_Task details:_ Reproduce exactly the section that begins at the line containing "driver_capacitors();" and ends at the line containing "for node in", both lines included; omit all other lines.

## Start Stored records

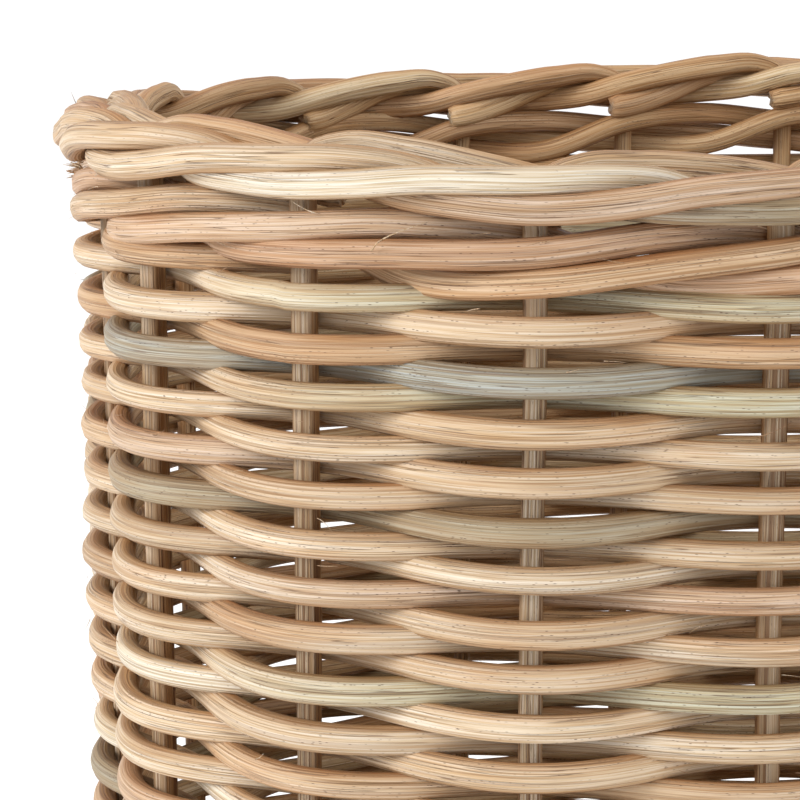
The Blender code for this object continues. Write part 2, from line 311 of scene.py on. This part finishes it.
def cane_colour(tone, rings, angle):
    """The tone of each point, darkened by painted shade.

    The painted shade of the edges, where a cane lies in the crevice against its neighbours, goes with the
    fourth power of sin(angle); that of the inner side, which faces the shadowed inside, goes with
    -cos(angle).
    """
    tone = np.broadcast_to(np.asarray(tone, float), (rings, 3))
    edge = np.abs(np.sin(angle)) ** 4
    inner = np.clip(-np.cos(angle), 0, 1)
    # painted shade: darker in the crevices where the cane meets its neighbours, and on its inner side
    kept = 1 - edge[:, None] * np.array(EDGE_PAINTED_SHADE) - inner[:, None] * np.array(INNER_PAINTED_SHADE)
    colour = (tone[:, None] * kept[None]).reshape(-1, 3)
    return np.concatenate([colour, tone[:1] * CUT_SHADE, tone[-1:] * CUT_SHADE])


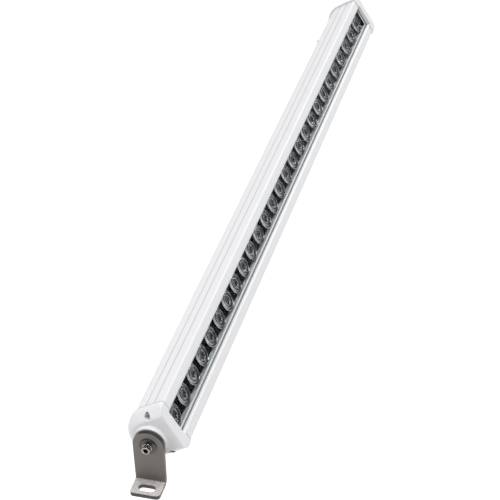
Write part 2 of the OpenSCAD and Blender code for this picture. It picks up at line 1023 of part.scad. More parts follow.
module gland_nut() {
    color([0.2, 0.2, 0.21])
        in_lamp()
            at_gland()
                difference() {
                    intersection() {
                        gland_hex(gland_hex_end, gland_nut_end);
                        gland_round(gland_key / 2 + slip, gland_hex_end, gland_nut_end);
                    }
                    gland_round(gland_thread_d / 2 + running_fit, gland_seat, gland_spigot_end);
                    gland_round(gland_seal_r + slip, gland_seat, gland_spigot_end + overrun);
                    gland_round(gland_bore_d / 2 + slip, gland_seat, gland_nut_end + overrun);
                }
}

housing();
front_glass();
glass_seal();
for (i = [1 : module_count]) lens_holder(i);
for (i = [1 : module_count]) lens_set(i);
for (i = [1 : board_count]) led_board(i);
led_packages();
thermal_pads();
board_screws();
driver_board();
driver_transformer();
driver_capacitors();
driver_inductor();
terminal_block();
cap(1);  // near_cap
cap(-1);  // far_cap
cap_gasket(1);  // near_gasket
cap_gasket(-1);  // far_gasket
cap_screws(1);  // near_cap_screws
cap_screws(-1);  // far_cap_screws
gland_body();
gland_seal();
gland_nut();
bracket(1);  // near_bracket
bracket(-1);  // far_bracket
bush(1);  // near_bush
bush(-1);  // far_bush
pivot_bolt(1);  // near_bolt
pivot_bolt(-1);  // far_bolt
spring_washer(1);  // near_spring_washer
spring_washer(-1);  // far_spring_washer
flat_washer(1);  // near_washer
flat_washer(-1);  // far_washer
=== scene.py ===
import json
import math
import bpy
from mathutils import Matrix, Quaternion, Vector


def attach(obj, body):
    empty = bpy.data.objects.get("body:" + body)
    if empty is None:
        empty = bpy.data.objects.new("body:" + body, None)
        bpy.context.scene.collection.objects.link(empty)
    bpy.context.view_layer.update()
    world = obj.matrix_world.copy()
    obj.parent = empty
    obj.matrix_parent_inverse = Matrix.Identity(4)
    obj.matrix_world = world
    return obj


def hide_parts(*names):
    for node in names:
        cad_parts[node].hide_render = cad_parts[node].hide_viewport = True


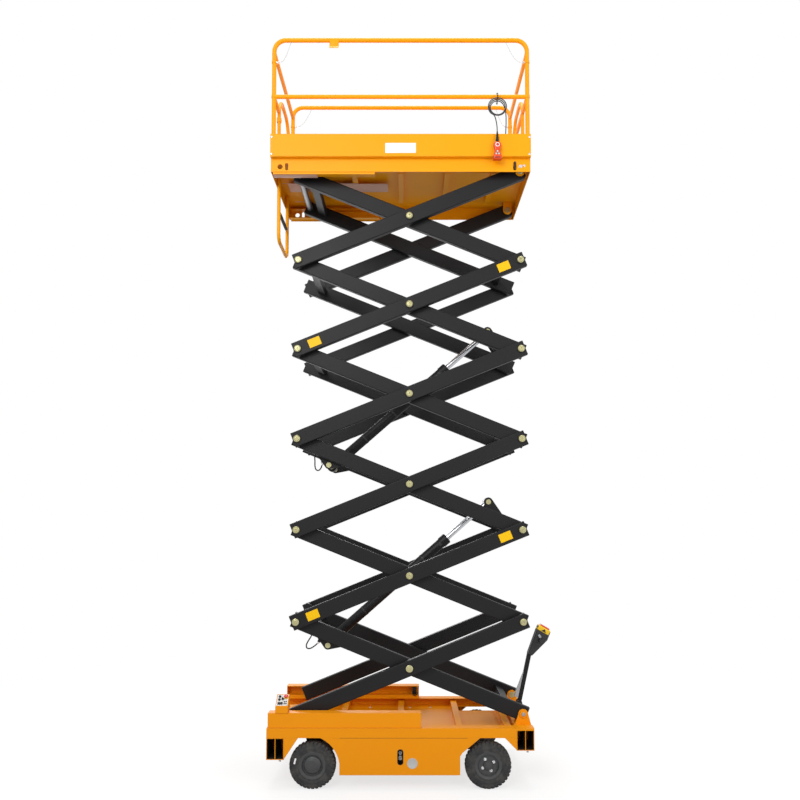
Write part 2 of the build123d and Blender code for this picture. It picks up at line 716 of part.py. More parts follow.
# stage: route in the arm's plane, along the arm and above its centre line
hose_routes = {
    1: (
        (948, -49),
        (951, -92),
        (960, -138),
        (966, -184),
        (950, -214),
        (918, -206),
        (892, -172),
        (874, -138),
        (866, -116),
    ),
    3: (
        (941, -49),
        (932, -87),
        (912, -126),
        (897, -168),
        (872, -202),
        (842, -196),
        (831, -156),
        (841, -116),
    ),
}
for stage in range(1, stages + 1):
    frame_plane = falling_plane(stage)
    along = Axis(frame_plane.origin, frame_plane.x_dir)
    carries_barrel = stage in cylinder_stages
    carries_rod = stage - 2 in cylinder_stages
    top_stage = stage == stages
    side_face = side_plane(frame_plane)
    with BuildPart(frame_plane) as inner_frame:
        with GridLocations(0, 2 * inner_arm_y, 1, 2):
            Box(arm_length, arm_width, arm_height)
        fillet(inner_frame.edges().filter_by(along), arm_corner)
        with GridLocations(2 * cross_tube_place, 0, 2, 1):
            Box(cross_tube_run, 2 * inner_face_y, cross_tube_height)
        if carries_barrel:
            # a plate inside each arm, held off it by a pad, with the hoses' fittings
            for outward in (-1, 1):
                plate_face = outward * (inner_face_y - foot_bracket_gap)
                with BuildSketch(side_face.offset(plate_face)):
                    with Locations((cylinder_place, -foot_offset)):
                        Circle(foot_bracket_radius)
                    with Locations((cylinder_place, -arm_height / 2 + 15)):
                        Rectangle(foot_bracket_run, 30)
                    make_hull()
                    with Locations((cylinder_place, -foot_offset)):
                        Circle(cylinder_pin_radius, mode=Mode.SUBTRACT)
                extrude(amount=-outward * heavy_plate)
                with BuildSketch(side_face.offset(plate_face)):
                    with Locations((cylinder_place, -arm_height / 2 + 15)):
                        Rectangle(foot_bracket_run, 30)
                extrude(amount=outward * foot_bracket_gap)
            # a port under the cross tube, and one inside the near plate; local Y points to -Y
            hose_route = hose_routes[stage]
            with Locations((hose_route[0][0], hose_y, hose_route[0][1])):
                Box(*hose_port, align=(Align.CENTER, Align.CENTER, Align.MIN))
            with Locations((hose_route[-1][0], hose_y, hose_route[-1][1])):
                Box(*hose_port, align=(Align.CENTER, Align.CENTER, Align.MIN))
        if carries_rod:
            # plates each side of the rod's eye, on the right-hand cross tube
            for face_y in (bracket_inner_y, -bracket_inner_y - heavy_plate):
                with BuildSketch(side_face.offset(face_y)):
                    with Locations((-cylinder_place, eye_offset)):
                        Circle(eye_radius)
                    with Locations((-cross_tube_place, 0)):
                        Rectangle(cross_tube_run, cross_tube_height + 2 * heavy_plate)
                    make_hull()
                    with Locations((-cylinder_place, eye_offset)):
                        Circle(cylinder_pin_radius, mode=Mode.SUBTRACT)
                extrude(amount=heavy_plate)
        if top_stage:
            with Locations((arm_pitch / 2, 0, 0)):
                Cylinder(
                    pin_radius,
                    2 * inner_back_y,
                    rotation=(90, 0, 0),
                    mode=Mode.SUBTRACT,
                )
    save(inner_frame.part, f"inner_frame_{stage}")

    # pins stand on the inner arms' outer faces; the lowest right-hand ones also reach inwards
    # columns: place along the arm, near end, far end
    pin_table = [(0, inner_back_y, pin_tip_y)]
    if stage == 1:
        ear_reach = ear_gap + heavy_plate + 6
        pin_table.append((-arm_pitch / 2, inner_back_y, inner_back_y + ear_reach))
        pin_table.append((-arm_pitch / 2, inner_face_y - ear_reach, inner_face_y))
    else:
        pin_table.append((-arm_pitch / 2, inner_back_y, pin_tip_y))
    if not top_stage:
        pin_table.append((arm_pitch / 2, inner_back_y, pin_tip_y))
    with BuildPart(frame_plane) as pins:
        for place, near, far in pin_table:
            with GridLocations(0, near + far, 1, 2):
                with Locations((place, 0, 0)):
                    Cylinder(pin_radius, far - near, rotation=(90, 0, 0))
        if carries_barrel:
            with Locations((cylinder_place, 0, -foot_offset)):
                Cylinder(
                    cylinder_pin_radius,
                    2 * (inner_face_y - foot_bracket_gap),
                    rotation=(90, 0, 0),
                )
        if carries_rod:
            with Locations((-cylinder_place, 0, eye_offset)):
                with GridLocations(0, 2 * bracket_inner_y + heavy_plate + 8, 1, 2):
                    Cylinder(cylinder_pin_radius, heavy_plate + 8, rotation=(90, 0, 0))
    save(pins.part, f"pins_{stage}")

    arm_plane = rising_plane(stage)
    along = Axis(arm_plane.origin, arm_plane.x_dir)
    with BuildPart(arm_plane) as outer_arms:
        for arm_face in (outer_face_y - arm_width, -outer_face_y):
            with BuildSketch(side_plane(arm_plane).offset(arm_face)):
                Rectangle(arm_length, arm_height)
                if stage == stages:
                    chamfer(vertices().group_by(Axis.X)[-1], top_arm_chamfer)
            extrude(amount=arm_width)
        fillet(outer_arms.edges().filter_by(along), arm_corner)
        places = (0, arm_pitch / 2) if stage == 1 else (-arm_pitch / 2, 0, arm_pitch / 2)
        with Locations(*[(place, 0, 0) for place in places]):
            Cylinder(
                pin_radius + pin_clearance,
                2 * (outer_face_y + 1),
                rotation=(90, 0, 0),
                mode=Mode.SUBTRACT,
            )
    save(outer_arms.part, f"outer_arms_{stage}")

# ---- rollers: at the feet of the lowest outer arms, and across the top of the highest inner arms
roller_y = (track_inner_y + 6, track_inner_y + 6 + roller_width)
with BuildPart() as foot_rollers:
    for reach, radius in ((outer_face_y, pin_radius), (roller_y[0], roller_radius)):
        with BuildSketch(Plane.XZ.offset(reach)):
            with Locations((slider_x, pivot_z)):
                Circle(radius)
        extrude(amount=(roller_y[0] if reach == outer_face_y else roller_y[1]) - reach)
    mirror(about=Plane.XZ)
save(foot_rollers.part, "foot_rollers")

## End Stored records
## Start Stored records

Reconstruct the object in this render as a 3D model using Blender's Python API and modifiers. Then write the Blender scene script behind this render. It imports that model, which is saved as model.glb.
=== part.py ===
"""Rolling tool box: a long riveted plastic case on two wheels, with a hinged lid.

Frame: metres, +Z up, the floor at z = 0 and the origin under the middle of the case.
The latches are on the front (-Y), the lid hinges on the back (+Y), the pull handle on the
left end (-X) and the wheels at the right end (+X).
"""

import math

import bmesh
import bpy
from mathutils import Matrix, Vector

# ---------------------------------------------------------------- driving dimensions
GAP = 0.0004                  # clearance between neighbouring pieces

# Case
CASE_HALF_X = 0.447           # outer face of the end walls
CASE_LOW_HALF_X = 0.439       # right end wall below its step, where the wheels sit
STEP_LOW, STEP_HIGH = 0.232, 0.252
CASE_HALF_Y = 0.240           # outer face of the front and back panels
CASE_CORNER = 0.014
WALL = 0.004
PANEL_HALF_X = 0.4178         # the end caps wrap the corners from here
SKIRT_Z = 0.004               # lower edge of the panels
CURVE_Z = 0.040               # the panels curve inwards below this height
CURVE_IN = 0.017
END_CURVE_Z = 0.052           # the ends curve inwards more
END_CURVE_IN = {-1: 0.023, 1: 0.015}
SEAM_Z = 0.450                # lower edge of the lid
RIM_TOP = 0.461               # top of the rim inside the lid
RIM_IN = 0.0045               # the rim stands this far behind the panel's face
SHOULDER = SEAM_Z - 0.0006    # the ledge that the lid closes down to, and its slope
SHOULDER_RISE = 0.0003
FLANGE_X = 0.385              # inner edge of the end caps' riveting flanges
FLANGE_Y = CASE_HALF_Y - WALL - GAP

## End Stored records

_The output:_
driver_capacitors();
driver_inductor();
terminal_block();
cap(1);  // near_cap
cap(-1);  // far_cap
cap_gasket(1);  // near_gasket
cap_gasket(-1);  // far_gasket
cap_screws(1);  // near_cap_screws
cap_screws(-1);  // far_cap_screws
gland_body();
gland_seal();
gland_nut();
bracket(1);  // near_bracket
bracket(-1);  // far_bracket
bush(1);  // near_bush
bush(-1);  // far_bush
pivot_bolt(1);  // near_bolt
pivot_bolt(-1);  // far_bolt
spring_washer(1);  // near_spring_washer
spring_washer(-1);  // far_spring_washer
flat_washer(1);  // near_washer
flat_washer(-1);  // far_washer
=== scene.py ===
import json
import math
import bpy
from mathutils import Matrix, Quaternion, Vector


def attach(obj, body):
    empty = bpy.data.objects.get("body:" + body)
    if empty is None:
        empty = bpy.data.objects.new("body:" + body, None)
        bpy.context.scene.collection.objects.link(empty)
    bpy.context.view_layer.update()
    world = obj.matrix_world.copy()
    obj.parent = empty
    obj.matrix_parent_inverse = Matrix.Identity(4)
    obj.matrix_world = world
    return obj


def hide_parts(*names):
    for node in names:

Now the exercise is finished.